Unlike them, the British reformed the entire system of agricultural production and power structure at the village level by introducing ‘feudalism from below’ through the Permanent Settlement Act. Despite these changes, the local councils were dominated by bureaucracy rather than a new rural elite, which was given limited representation. Contrary to village councils, the urban councils were structured largely to deliver municipal services in urban areas. Thus, a rural-urban divide was created.

The nascent Pakistani state, dominated by civil bureaucracy, persisted with the local government model established by the British, primarily due to the prevalence of the middle class, which had served the British administration. They got exposure to metropolitan culture and ideologies, and eventually, led the nationalist movement for independence. However, the military dominated state, in the late 1950s, went for major experiments in devolving power to co-opt local elites to further its agenda.

The first large-scale LGS was introduced by Gen Ayub Khan through the Basic Democracies Ordinance of 1959 and the Municipal Administration Ordinance of 1960. The members of the union councils, the lowest tier, were elected through adult franchise, which in turn, used to elect chairmen from amongst themselves. Also, these members used to elect some of the members of higher tiers, while others were nominated by the government. Overall, basic democracies were controlled by the bureaucrats e.g., deputy commissioners and commissioners were chiefs at the district and the division level, respectively.

The LGS did not get much attention during the short elected government of Zulfikar Ali Bhutto. After toppling Bhutto’s government, Gen Zia ul Haq revived and reformed the LGS through the Local Government Ordinance of 1979, which remained operational until 2000.

Both the generals, Ayub and Zia, introduced the LGS in the absence of national and provincial governments and held partyless elections; aimed their systems at creating a new class of politicians to legitimise their military rule and to serve their interests; avoided providing any constitutional protection to their LGS; carried the colonial policy of the urban-rural divide where Ayub patronised the rural councils while Zia privileged the urban councils. Their preference for non-party elections had a long-lasting impact on Pakistani politics e.g., the politics of clans and castes emerged at the cost of politics of ideologies and issues. This resulted in strengthening the politics of patronage and creating conflicts between various tiers of governance, as provincial politicians started considering local councils’ representatives as their competitors with regards to development funds.

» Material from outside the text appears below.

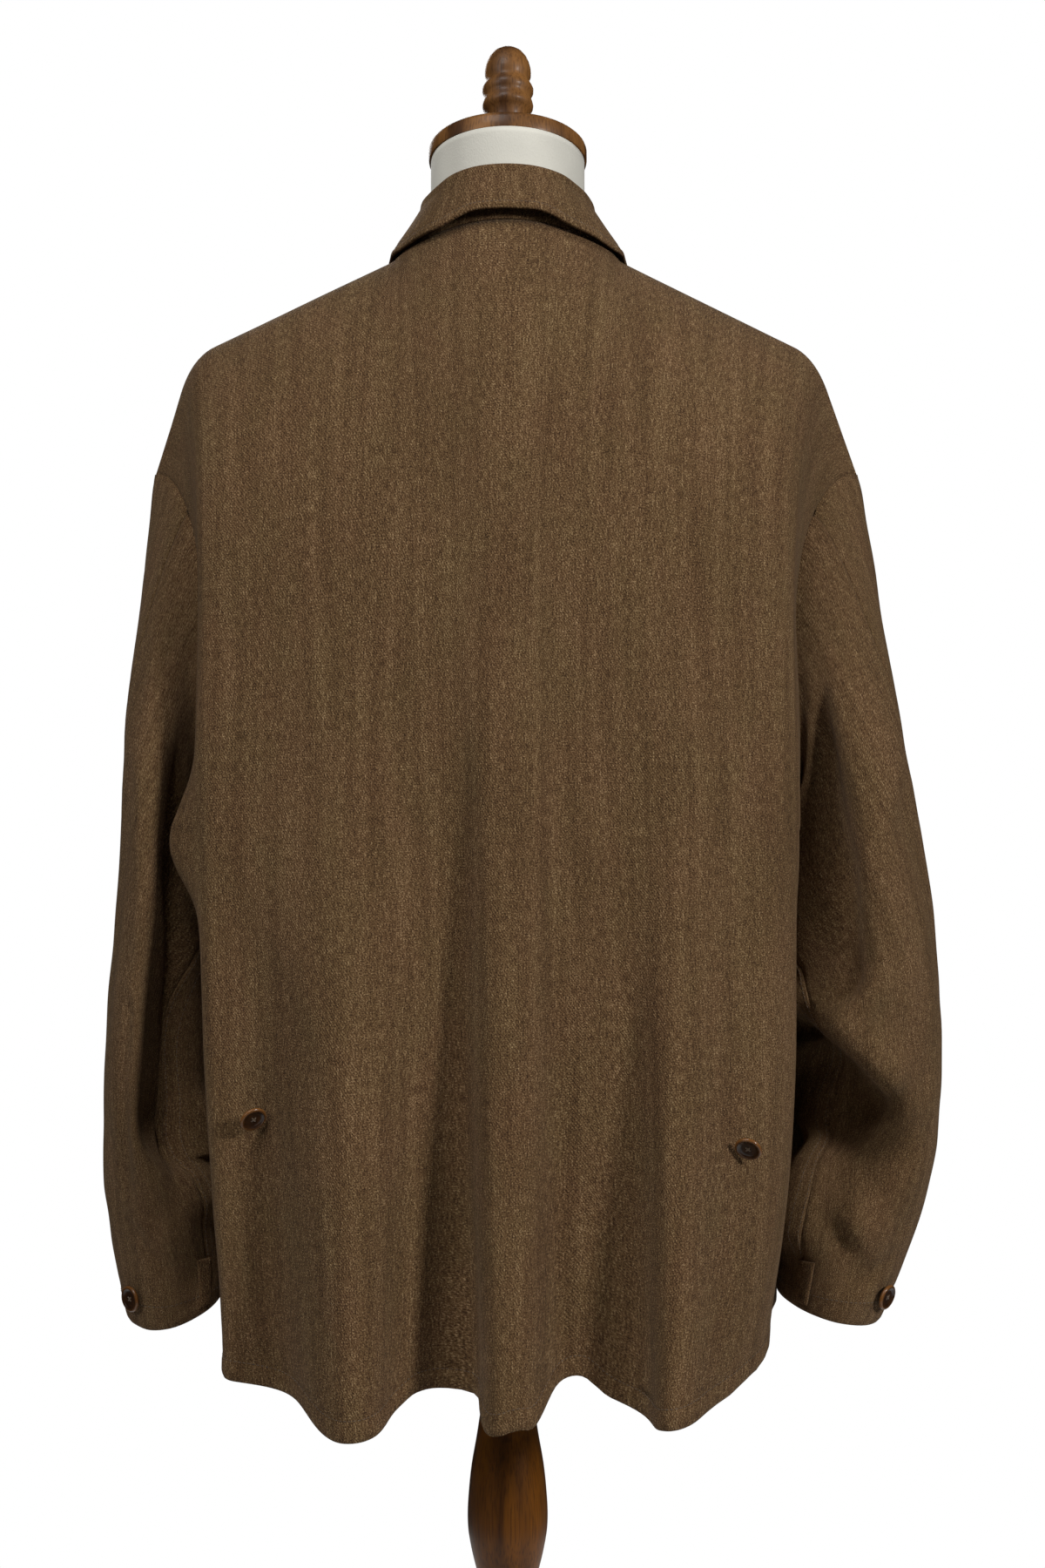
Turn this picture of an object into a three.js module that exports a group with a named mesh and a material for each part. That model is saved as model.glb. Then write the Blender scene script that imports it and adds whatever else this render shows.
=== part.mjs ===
// Battle dress jacket of brown wool serge, hanging buttoned on a limbless dress form with a turned stand.
// Millimetres, +Z up. The floor is Z = 0 under the pole. The front of the jacket faces -Y, and the
// wearer's left is +X. Each piece of cloth is a thin closed wall: outer points worked out by a function
// of two directions, and the same points moved inwards by the thickness of the cloth.
import * as THREE from "three";
import { mergeVertices } from "three/addons/utils/BufferGeometryUtils.js";

// Cloth and seams
const cloth = 2;
const doubledCloth = 2.6;
const seamGap = 0.4;
const layerGap = 0.4;

// Heights of the body's main levels
const hemHeight = 721;
const armpitHeight = 1061;
const bladeHeight = 1200;

// Rows of the body's walls, from the hem up, and columns from the middle out
const rowsBelowArmpit = 12;
const rowsOfArmhole = 6;
const rowsOverShoulder = 6;
const backColumnsToEdge = 14;
const frontColumnsInside = 13;
const columnsEdgeToSeam = 4;
const edgeAt = 0.74;
const backNeckAt = (edgeAt * 6) / backColumnsToEdge;
const frontEdgeAt = 0.26;
const frontNeckAt = frontEdgeAt + ((1 - frontEdgeAt) * 8) / frontColumnsInside;
const overlapColumns = 2;

// Neckline and shoulder line of the jacket, on its outer face
const neckHalfWidth = 76;
const neckSideHeight = 1450;
const neckBack = { y: 62, z: 1466 };
const neckFront = { y: -78, z: 1400 };
const shoulder = { left: { x: 218, z: 1384 }, right: { x: 213, z: 1384 } };
const sleeveTop = { left: { x: 243, z: 1304 }, right: { x: 241, z: 1304 } };
const armholeDepth = 52;

// Dress form
const formClearance = 0.5;
const formBottom = 780;
const neckRadius = { x: 53, y: 54.5 };
const neckTilt = THREE.MathUtils.degToRad(12);
const neckTopCentre = { y: -4, z: 1518.5 };
const capThickness = 13;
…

Gen Pervez Musharraf’s LGS, which he introduced through the Local Government Ordinance of 2001, differs with the systems of his predecessors on various accounts. It 1) created a system of government at the district level and politically linked it to local governments at the sub-district levels; 2) attempted to overcome the urban-rural divide; 3) empowered the voters to directly elect union nazims (mayors) and naib nazims (deputy mayors) who became members of the district and tehsil councils, respectively; 4) removed the previously existing hierarchical relationship between the local and provincial governments; 5) devolved administrative, financial and development powers to elected officials in the local councils; and 6) gave short-term constitutional protection to the local government till 2009 through a presidential order.

After the order’s expiry in 2009, and the enactment of the 18th Constitutional Amendment in 2010, the provincial assembly of Sindh passed its Local Government Act in 2013.

The Act provides limited autonomy to local councils concerning fiscal management, service delivery, revenue, tax, and police. It subordinates the local government to the provincial government in numerous ways e.g., the chief minister can dismiss a local government or head of the council and appoint officeholder after the dismissal of the council leader. Though this Act, unlike the LGS of the military dictators, opts for party-based elections it does not favour ‘democratic ethos’, which is at the very heart of the idea of local government.

Under this Act, the provincial government of Sindh has conducted local government elections in 2015 and the first phase of the 2022 elections. It is now using various tactics to delay the second phase of the elections. The reluctance is probably because provincial ministers and members of the provincial assembly want to keep development funds in their hands to build personalised networks of patronage. This situation is generally attributed to recurrent and long periods of military rule that systematically weakened political parties and democratic political culture that could bring any meaningful change. However, a similar weakening of the LGS through non-serious, undemocratic and corrupt elected governments cannot be ruled out.